Under normal circumstances, five votes would have passed the measure. But since it was presented as an emergency ordinance requiring four-fifths approval of those present it needed seven votes (Councilman Adrian Fine was not at the meeting), meaning that just three people could — and did — control the outcome and effectively had veto power over their colleagues.
Councilman Greg Scharff pre-empted a vote on the much stronger staff recommendation, which proposed required payments to any tenant being evicted for no cause from an apartment building with 50 or more units. Instead, he proposed that payments be made only to tenants whose household income was up to 80 percent of the county's average, or about $66,000. Mayor Liz Kniss and Councilman Greg Tanaka joined Scharff to form the three-vote block that would determine the outcome.
After several unsuccessful efforts by others to bring one of the three over to the majority's side, a "compromise" was adopted that will require payments to any tenants with household income up to the county's median income, or approximately $85,000 for a single-person household.
The Scharff approach renders the attempt to assist evicted renters largely ineffective and falls significantly short of what other cities have implemented.

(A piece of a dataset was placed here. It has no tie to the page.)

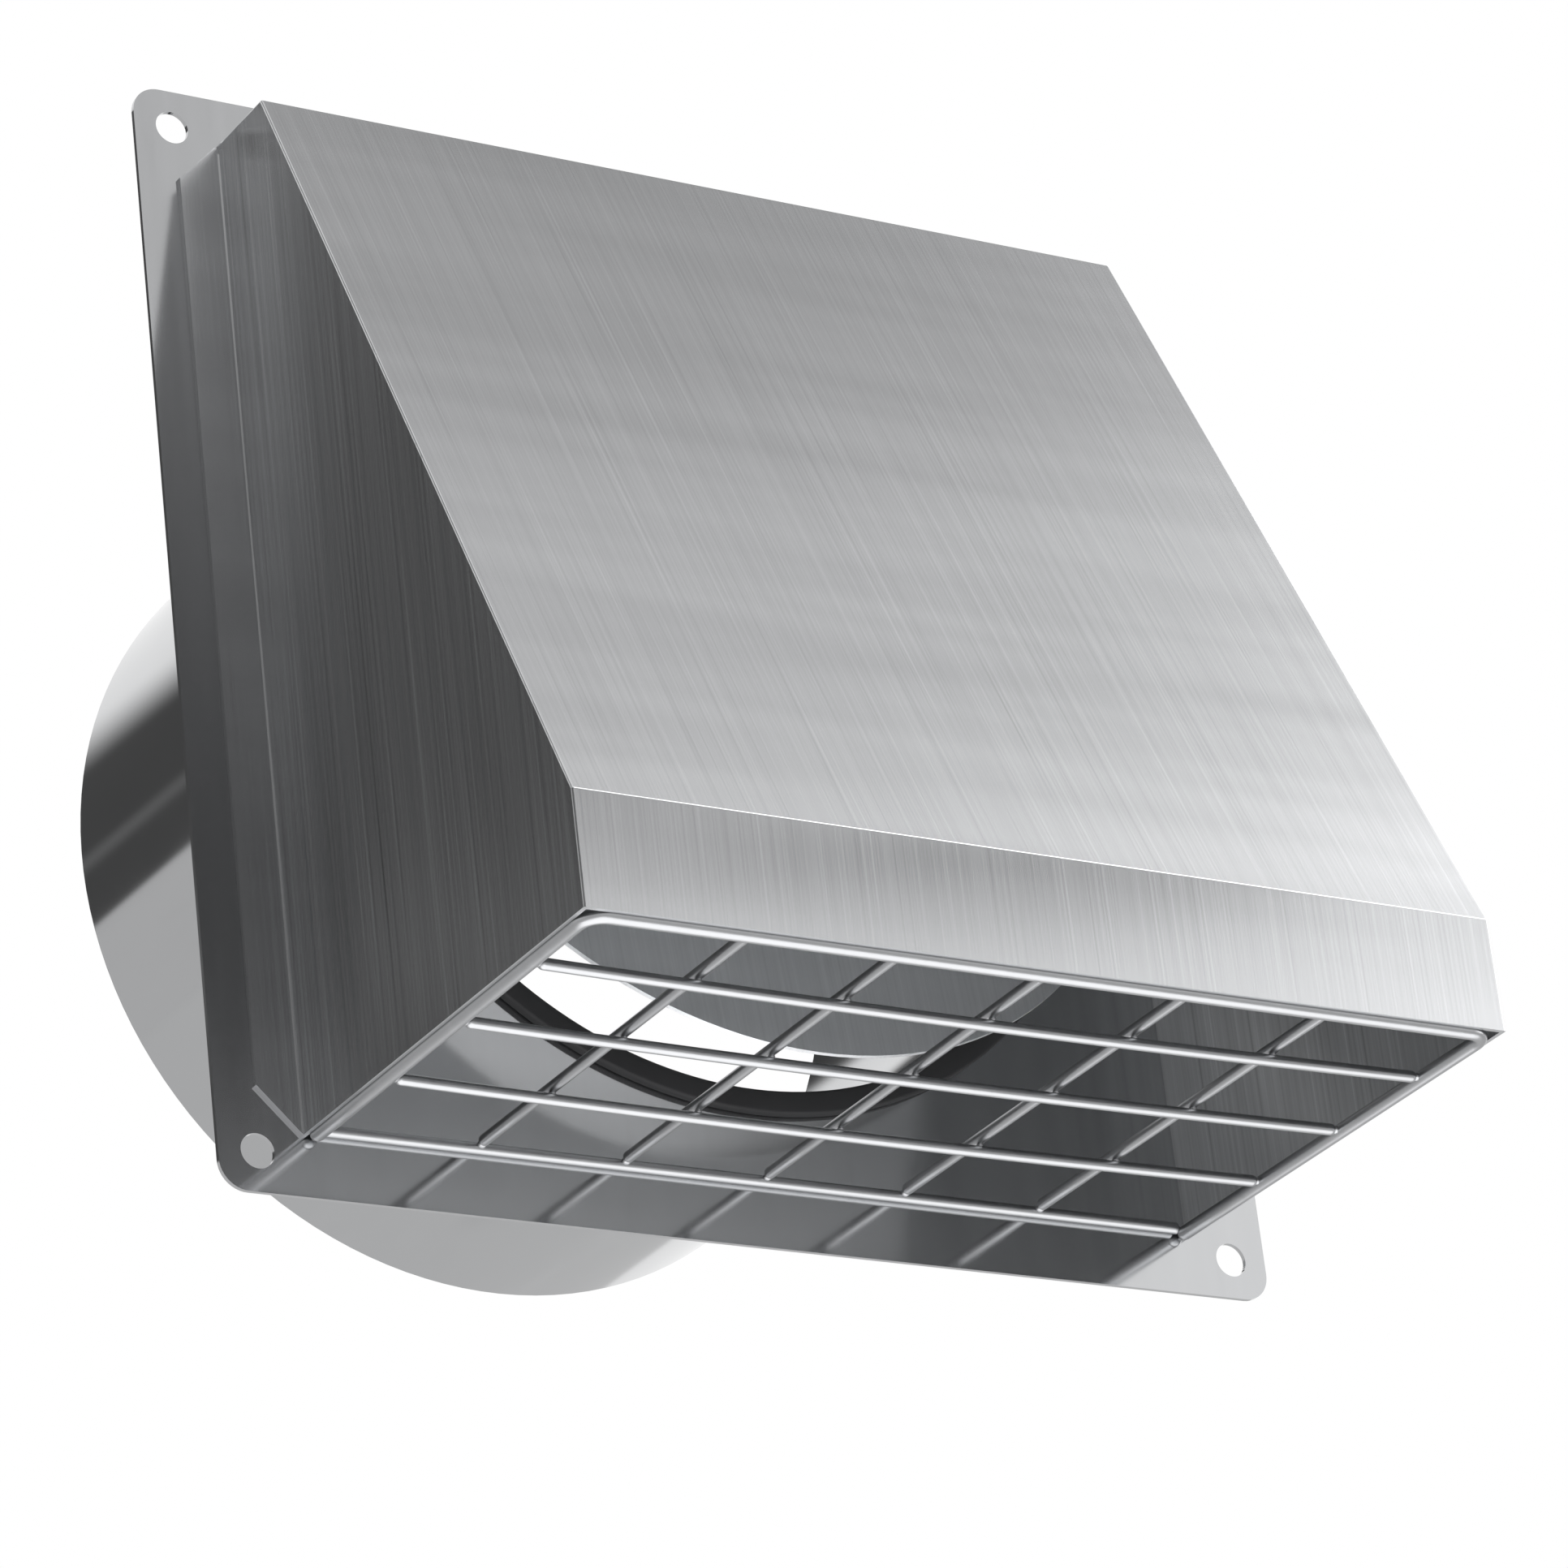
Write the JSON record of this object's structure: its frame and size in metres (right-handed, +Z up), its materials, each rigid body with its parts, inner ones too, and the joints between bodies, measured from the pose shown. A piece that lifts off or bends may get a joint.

It is likely to result in very few payments being made, since rents are so high in Palo Alto that most tenants earning less than the county's median income level can't afford to live here in the first place, and certainly not in the estimated 35 larger complexes in the city that will be subject to the ordinance. While cast by Scharff as focusing the relocation assistance on the "most vulnerable" lower-income renters, the big winners are the companies that own apartment buildings and developers contemplating buying apartment complexes. What few payments they will be required to make are a pittance compared to the staff recommendation.
The development of a Palo Alto response to the rental housing crisis was deemed a priority by the council earlier this year and will be the subject of a council meeting in September. But the outcry over the surprise announcement in June by the new owners of the 75-unit President Hotel Apartments that it would be converting the building back into a hotel has forced the city to act more quickly if it is to benefit those about-to-be-evicted tenants.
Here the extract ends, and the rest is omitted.